Fig 3. STNMF analysis of a 3-layer model.

(A) Illustration of a 3-layer network. Layer 1 (L1) has six cells, where cell 3 & 4 target to both cells in layer 2 (L2). The layer 3 cell receives two layer 2 cells. STNMF was applied to the layer 3 cell. (B) Inferred presynaptic cells from the layer 3 cell. (Top) STA of cell L3–1. (Bottom) STNMF subunits are RFs of inferred L1 cells. (C) (Left) Spike trains generated from layer 1 model cells 1–6 (gray) and inferred from layer 3 cell by STNMF (colored). (Right) Matrices of corresponding correlation of spike trains between model and STNMF inference. (D) (Left) Spike trains generated from layer 2 model cells 1–2 (gray) and combined spikes inferred from layer 3 cell by STNMF (cell 1: red, cell 2: blue). (Right) Correlation matrices of spike trains between model and STNMF inference.
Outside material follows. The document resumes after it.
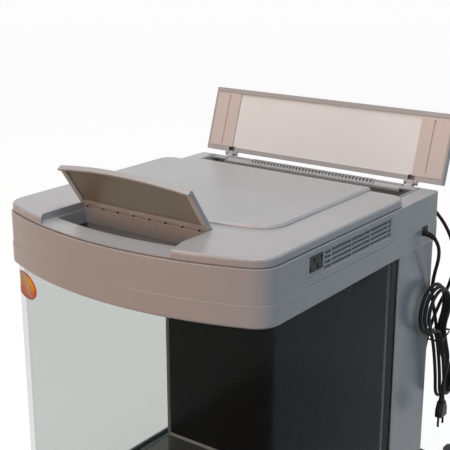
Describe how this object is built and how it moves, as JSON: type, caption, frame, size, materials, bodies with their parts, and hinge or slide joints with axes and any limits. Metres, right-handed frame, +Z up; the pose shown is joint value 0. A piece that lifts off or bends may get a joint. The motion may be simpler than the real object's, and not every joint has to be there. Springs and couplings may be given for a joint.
{
  "type": "panoramic aquarium",
  "caption": "Bowed-front glass aquarium with a silver moulded hood, open rear service lid, feeding flap, vented switch panel and a rear filter chamber",
  "frame": {"origin": "On the underside of the base frame's brace, midway between the sides, where the aquarium rests on its stand.", "axes": "+Z up, +X to the right seen from the front, +Y to the back; the bowed front faces -Y."},
  "size_m": [0.541, 0.7454, 0.6912],
  "materials": {
    "silver_plastic": "satin silver-grey moulded plastic",
    "liner_plastic": "pale silver satin plastic",
    "tank_glass": "clear float glass",
    "black_plastic": "black plastic",
    "black_rubber": "black rubber",
    "pin_steel": "bright pin",
    "white_plastic": "white plastic",
    "silicone": "translucent silicone",
    "foam": "open-cell foam",
    "lamp_glass": "frosted tube"
  },
  "bodies": {
    "tank": {"base_frame": "silver_plastic", "bent_front_glass": "tank_glass", "cord_a_free": "black_rubber", "cord_a_hank": "black_rubber", "cord_a_tail": "black_rubber", "cord_b_coil": "black_rubber", "cord_b_free": "black_rubber", "cord_b_tail": "black_rubber", "filter_basket": "black_plastic", "filter_dividers": "tank_glass", "filter_sponges": "foam", "flap_hinge_pin": "pin_steel", "flap_hinge_strip": "silver_plastic", "floor_glass": "tank_glass", "floor_mat": "black_rubber", "hank_tie": "black_rubber", "hood_cap": "silver_plastic", "hood_frame": "silver_plastic", "lamp_cover": "tank_glass", "lamp_driver": "black_plastic", "lamp_housing": "white_plastic", "lamp_sockets": "white_plastic", "lamp_tubes": "lamp_glass", "lid_hinge_brackets": "silver_plastic", "lid_hinge_pins": "pin_steel", "outlet_nozzle": "black_plastic", "partition_panel": "black_plastic", "plug_a": "black_rubber", "plug_b": "black_rubber", "pump_body": "black_plastic", "pump_intake": "black_plastic", "rear_cord_gland": "black_rubber", "rear_glass": "tank_glass", "rear_housing": "silver_plastic", "rear_rail": "silver_plastic", "rear_vent_comb": "silver_plastic", "riser_pipe": "black_plastic", "side_cord_gland": "black_rubber", "silicone_beads": "silicone", "switch_housings": "black_plastic", "top_band": "silver_plastic", "vent_insert": "silver_plastic"},
    "lid": {"rear_lid": "silver_plastic", "lid_panel": "liner_plastic", "lid_end_covers": "liner_plastic"},
    "flap": {"feed_flap": "silver_plastic", "feed_flap_panel": "liner_plastic"},
    "lamp_switch": {"lamp_rocker": "black_plastic"},
    "pump_switch": {"pump_rocker": "black_plastic"},
    "rotor": {"pump_rotor": "black_plastic"}
  },
  "joints": [
    {"name": "rear_lid", "type": "hinge", "parent": "tank", "child": "lid", "pos_m": [0, 0.2895, 0.5731], "axis": [1, 0, 0], "range_deg": [0, 107.9]},
    {"name": "feed_flap", "type": "hinge", "parent": "tank", "child": "flap", "pos_m": [-0.02, -0.1585, 0.581], "axis": [1, 0, 0], "range_deg": [-34, 56]},
    {"name": "lamp_rocker", "type": "hinge", "parent": "tank", "child": "lamp_switch", "pos_m": [0.246, -0.118, 0.5496], "axis": [0, 1, 0], "range_deg": [0, 24]},
    {"name": "pump_rocker", "type": "hinge", "parent": "tank", "child": "pump_switch", "pos_m": [0.246, -0.0985, 0.5496], "axis": [0, 1, 0], "range_deg": [0, 24]},
    {"name": "rotor_spin", "type": "hinge", "parent": "tank", "child": "rotor", "pos_m": [0.172, 0.2, 0.053], "axis": [0, 1, 0], "continuous": true}
  ]
}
Fig 4. STNMF analysis using natural image stimulus.

(A) Similar network model as in Fig 4 but with natural images instead of white noise as stimuli. The STA failed to obtain the RF of Layer 3 cell. (B) Modeled RFs of Layer cells (top) and the STNMF inferred results with 17 subunits (bottom). (C) Dot product matrix of the model RFs and STNMF subunits showing that the first subunits resemble the model cells.
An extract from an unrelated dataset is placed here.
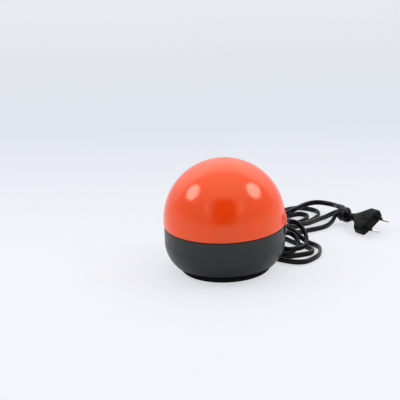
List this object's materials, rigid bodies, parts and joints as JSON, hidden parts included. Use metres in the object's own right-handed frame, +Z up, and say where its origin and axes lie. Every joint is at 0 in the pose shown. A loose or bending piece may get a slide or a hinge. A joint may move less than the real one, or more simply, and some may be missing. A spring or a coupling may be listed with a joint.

Fig 5. Mixture of ON and OFF cell types identified by STNMF.

(A) Illustration of a neural network with ON and OFF cells. Similar to Fig 1, except that there are both ON and OFF presynaptic neurons. (B) ON and OFF cells are separated from STNMF. The RF of the postsynaptic neuron computed by STA (left). RFs of presynaptic neurons identified as STNMF subunits (top) with their corresponding temporal filters (bottom). (C) Presynaptic RFs computed by spikes inferred from STNMF. (D) Using STNMF weight matrix to classify spikes, the relationship among spikes, weights, and subunits is established, seen from (left) sum of specific weights of each subunit, and (right) sum all weights in each column of the weight matrix. (E) Spikes from the model and inferred by STNMF (left), and the corresponding matrices of spike correlation.
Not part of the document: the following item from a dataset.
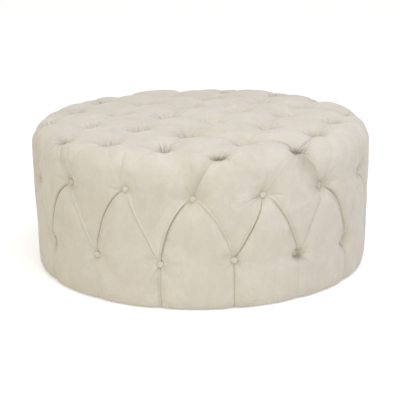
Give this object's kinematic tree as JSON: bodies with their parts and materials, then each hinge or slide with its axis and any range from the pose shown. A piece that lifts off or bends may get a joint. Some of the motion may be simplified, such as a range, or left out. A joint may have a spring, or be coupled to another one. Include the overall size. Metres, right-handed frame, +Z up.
{
  "type": "tuffet",
  "caption": "Low round velvet tuffet with a deep-buttoned, quilted top and side over a plywood frame, standing on small nail-on glides.",
  "frame": {"origin": "centre of the underside, on the floor, level with the feet of the glides", "axes": "+Z up; X and Y run along the square lattice of the top's buttons, and the object is the same each quarter turn"},
  "size_m": [0.9104, 0.9104, 0.407],
  "materials": {
    "velvet": "cream velvet, short soft nap",
    "button_velvet": "cream velvet over a metal button",
    "batting": "polyester batting",
    "foam": "upholstery foam",
    "plywood": "birch plywood, unfinished",
    "post_timber": "sawn pine",
    "hardboard": "tempered hardboard",
    "twine": "waxed tufting twine",
    "toggle_plastic": "moulded",
    "steel": "zinc plated",
    "dust_cloth": "black non-woven cloth",
    "glide_plastic": "black"
  },
  "bodies": {
    "root": {"cover": "velvet", "batting": "batting", "top_foam": "foam", "side_foam": "foam", "deck": "plywood", "base_ring": "plywood", "side_panel": "hardboard", "post_1": "post_timber", "post_2": "post_timber", "post_3": "post_timber", "post_4": "post_timber", "post_5": "post_timber", "post_6": "post_timber", "post_7": "post_timber", "post_8": "post_timber", "top_buttons": "button_velvet", "top_twines": "twine", "top_toggles": "toggle_plastic", "rim_buttons": "button_velvet", "rim_twines": "twine", "rim_toggles": "toggle_plastic", "upper_side_buttons": "button_velvet", "upper_side_twines": "twine", "upper_side_toggles": "toggle_plastic", "lower_side_buttons": "button_velvet", "lower_side_twines": "twine", "lower_side_toggles": "toggle_plastic", "deck_screws": "steel", "base_screws": "steel", "dust_cover": "dust_cloth", "cover_staples": "steel", "glides": "glide_plastic"}
  },
  "joints": []
}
Fig 6. STNMF analysis of a V1 simple cell.

(A) Illustration of a model simple cell as a 3-layer neural network with ON and OFF cells. (B) ON and OFF cells are separated from STNMF. The RF of the simple cell computed by STA. RFs of layer 1 cells were identified as STNMF subunits with their corresponding temporal filters. (C) (Left) Spike trains generated from layer 1 model cells 1–6 (gray) and inferred from layer 3 cell by STNMF (colored). (Right) Matrices of corresponding correlation of spike trains between model and STNMF inference. (D) (Left) Spike trains generated from layer 2 model cells 1–2 (gray) and combined spikes inferred from layer 3 cell by STNMF (cell 1: red, cell 2: blue). (Right) correlation matrices of spike trains between model and STNMF inference.

Fig 7. STNMF analysis of a V1 complex cell.

(A) Illustration of a model complex cell as a 3-layer neural network with ON and OFF cells. There are eight cells in layer 1, of which the first four cells 1–4 have mixed ON and OFF types, and the second four cells 5–8 are similar with the same locations but with opposite polarity. Layer 2 cells are simple cells as in Fig 5. Layer 3 cell is a V1 complex cell. (B) The RF of the complex cell calculated by STA. 8 Subunits obtained by STNMF. (C) (Left) Spike trains generated from layer 1 model cells 1–8 (gray) and inferred from layer 3 cell by STNMF (colored). For each meaningful subunit, spikes are separated by minimal values of the weight matrix as OFF spikes, and minimal as ON spikes, respectively. Totally, there are 8 classified spike trains. (Right) Matrices of corresponding correlation of spike trains between model and STNMF inference. (D) Spatial and temporal filters obtained by STA analysis using classified spikes.